- Directed by: Tanio Boccia
- Screenplay by: Guido Malatesta
- Produced by: Fortunato Misiano
- Starring: Kirk Morris; Margaret Lee; Daniele Vargas;
- Cinematography: Augusto Tiezzi
- Edited by: Jolanda Benvenuti
- Music by: Angelo Francesco Lavagnino
- Production company: Romana Film
- Release date: 29 July 1963 (Italy);
- Running time: 89 minutes
- Country: Italy

= Samson and the Sea Beast =

Samson and the Sea Beast (Sansone contro i pirati, also known as Samson Against the Pirates) is a 1963 Italian peplum film directed by Tanio Boccia.

== Plot ==
A pirate terrorises the Antilles.
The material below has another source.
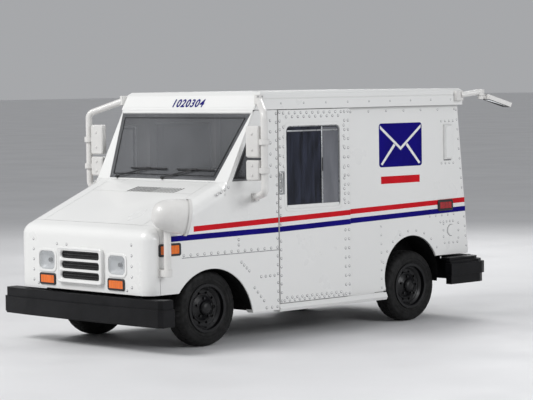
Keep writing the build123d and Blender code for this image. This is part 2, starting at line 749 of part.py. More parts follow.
def mirror_heads():
    x, y = MIRROR_TUBE
    heads = []
    for low, high, grip in ((1593, 1863, 1728), (1398, 1572, 1486)):
        shell = box(950, 1112, y - 25, y + 25, low, high)
        shell = fillet(shell.edges().filter_by(Axis.Y), 22)
        shell = chamfer(shell.faces().sort_by(Axis.Y)[0].edges(), 10)
        collar = rod((x, y, grip - 24), (x, y, grip + 24), 44)
        arm = box(1108, x - 20, y - 16, y + 16, grip - 18, grip + 18)
        head = join([shell, arm, collar]) - rod((x, y, low), (x, y, high), MIRROR_TUBE_R + RUN)
        heads.append(head)
    return heads


def blunt_arc(radius, depth, angles):
    points = []
    for t in angles:
        across = math.sin(math.radians(t)) ** BOWL_BLUNTNESS
        along = abs(math.cos(math.radians(t))) ** BOWL_BLUNTNESS
        points.append((radius * across, -depth * along))
    return points


def crossview():
    x, y = POST
    z = 1150.0
    depth = 300.0
    radius = 145.0
    outer = blunt_arc(radius, depth, range(0, 91, 6))
    inner = blunt_arc(radius - 6, depth - 6, range(84, -1, -6))
    profile = [(a, 0, b) for a, b in outer + [(0, 0)]]
    solid = revolve(make_face(Polyline(*profile, close=True)), axis=Axis.Z)
    hollow = [(a, 0, b) for a, b in [(0, -12), (radius - 8, -12)] + inner]
    solid = solid - revolve(make_face(Polyline(*hollow, close=True)), axis=Axis.Z)
    yaw = math.radians(30)
    tilt = math.radians(-8)
    facing = Vector(math.sin(yaw) * math.cos(tilt), math.cos(yaw) * math.cos(tilt), math.sin(tilt))
    rim_at = Vector(x, y, z) + facing * 175
    bowl = Plane(origin=rim_at, z_dir=facing) * solid
    post = rod((x, y, 660), (x, y, z - 125), POST_R)
    return bowl + post


def mirror_brackets():
    x, y = POST
    plate = box(CAB_HALF + 0.2, CAB_HALF + 8, y - 45, y + 55, 634, 706)
    socket = rod((x, y, 640), (x, y, 700), 37.5) + box(CAB_HALF + 2, x, y - 30, y + 30, 640, 700)
    foot = (plate + socket) - rod((x, y, 655), (x, y, 720), POST_R + RUN)
    px, py = REAR_MIRROR_PIN
    pad = box(ROOF_HALF + 0.2, 912, 3085, 3180, 2032, 2126)
    arm = rod((906, 3150, 2086), (px, py, 2112), 26)
    knuckle_top = rod((px, py, 2076), (px, py, 2136), 34)
    pin = rod((px, py, 2040), (px, py, 2080), 12)
    return [foot, join([pad, arm, knuckle_top, pin])]


def rear_mirror():
    px, py = REAR_MIRROR_PIN
    yaw = math.radians(60)
    out = Vector(math.cos(yaw), math.sin(yaw), 0)
    collar = rod((px, py, 2044), (px, py, 2074), 34)
    base = Plane(origin=(px, py, 2058), x_dir=out, z_dir=(0, 0, 1))
    neck = base * (Pos(62, 0, 0) * Box(76, 44, 26))
    tilt = Rot(0, 20, 0)
    plate = base * (Pos(160, 0, -34) * tilt * Box(232, 200, 42))
    wedge = base * (Pos(105, 0, -8) * tilt * Box(110, 60, 44))
    return join([collar, neck, plate, wedge]) - rod((px, py, 2000), (px, py, 2100), 12 + RUN)


def build():
    os.makedirs("parts", exist_ok=True)
    shell = nose_shell()
    left_cab = cab_side(shell)
    put("fascia", fascia(shell))
    put("hood", hood(shell))
    put("cowl_panel", cowl_panel(shell))
    put("cab_side_left", left_cab)
    put("cab_side_right", swing(left_cab))
    put("cab_glass", cab_glass())
    put("windshield_frame", windshield_frame())
    put("roof", roof())
    put("cargo_side_left", cargo_side(True))
    put("cargo_side_right", swing(cargo_side(False)))
    put("sills_and_steps", both(sill()) + both(step_well()))
    put("floor_pan", floor_pan())
    put("partition", partition())
    put("rear_frame", rear_frame())
    put("door_tracks", both(rear_track()) + both(side_track()))
    door = side_door()
    put("door_left", door)
    put("door_right", swing(door))
    put("door_glass_left", door_glass())
    put("door_glass_right", swing(door_glass()))
    put("rear_door", rear_door())
    put("rear_carriage", rear_carriage())
    put("grille", grille())
    put("headlights", headlights())
    put("amber_lamps", amber_lamps())
    put("red_lamps", red_lamps())
    put("front_bumper", front_bumper())
    put("rear_bumper", rear_bumper())
    put("frame_rails", frame_rails())
    put("leaf_springs", leaf_springs())
    put("rear_axle", rear_axle())
    put("front_suspension", suspension())
    left_knuckle = knuckle()
    put("knuckle_left", left_knuckle)
    put("knuckle_right", swing(left_knuckle))
    put("tie_rod", tie_rod())
    for place, y in (("front", 0.0), ("rear", WHEELBASE)):
        one_rim = rim(y)
        one_tyre = tyre(y)
        put("rim_" + place + "_left", one_rim)
        put("tyre_" + place + "_left", one_tyre)
        put("rim_" + place + "_right", swing(one_rim))
        put("tyre_" + place + "_right", swing(one_tyre))
    put("powertrain", powertrain())
    put("exhaust", exhaust())
    put("fuel_tank", fuel_tank())
    put("dashboard", dashboard())
    put("steering_wheel", steering_wheel())
    put("brake_pedal", brake_pedal())
    put("mail_tray", mail_tray())
    put("seat_base", seat_base())
    put("seat_cushion", seat_cushion())
    put("seat_back", seat_back())
    put("wiper_right", wiper(-590))
    put("wiper_left", wiper(20))
    arm = mirror_arm()
    put("mirror_arms", both(arm))
    heads = mirror_heads()
    put("mirror_heads_left", heads)
    put("mirror_heads_right", [swing(h) for h in heads])
    put("crossview_mirror", crossview())
    put("mirror_brackets", mirror_brackets())
    put("rear_mirror", rear_mirror())


build()
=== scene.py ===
import bmesh
import bpy
import json
import math
from mathutils import Matrix, Vector


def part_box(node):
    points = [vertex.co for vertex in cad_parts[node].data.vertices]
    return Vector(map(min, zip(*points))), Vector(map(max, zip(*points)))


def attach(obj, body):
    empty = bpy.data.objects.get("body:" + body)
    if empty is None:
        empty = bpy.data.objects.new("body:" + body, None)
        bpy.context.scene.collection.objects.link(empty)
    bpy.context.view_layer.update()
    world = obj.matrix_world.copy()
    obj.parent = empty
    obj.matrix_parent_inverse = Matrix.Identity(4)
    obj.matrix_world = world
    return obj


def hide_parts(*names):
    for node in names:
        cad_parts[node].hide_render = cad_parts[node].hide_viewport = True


# Looks of the mail delivery van. Places are written in the design's own millimetres, with y counted
# backwards from the front axle, and at() turns them into the row frame. +X is the vehicle's left side
# and the nose faces -Y.

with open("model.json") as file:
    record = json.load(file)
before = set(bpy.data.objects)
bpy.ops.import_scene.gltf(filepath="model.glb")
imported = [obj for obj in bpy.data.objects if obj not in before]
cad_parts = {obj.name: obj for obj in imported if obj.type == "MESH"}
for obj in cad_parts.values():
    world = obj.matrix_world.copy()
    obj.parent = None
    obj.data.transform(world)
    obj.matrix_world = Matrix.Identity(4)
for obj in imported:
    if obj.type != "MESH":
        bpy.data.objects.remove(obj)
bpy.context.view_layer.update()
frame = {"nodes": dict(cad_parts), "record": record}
NODES = frame["nodes"]
SCENE = bpy.context.scene
MM = 0.001


def middle(node):
    low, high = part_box(node)
    return (low + high) / 2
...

He plunders ships, slaughtering their crews and selling women as slaves. One of the women asks a man named Samson for help battling the pirates.

== Cast ==

- Kirk Morris: Samson
- Margaret Lee: Amanda
- Daniele Vargas: Murad
- Aldo Bufi Landi: Manuel
- Tullio Altamura: Mobed
- Adriana Ambesi: Sarah
- Attilio Dottesio: Alvarez
- Calisto Calisti: Ibrahim
- Nello Pazzafini: Sandor

==Release==
Samson Against the Pirates was released in Italy on 29 July 1963. It was also released as Samson and the Sea Beasts.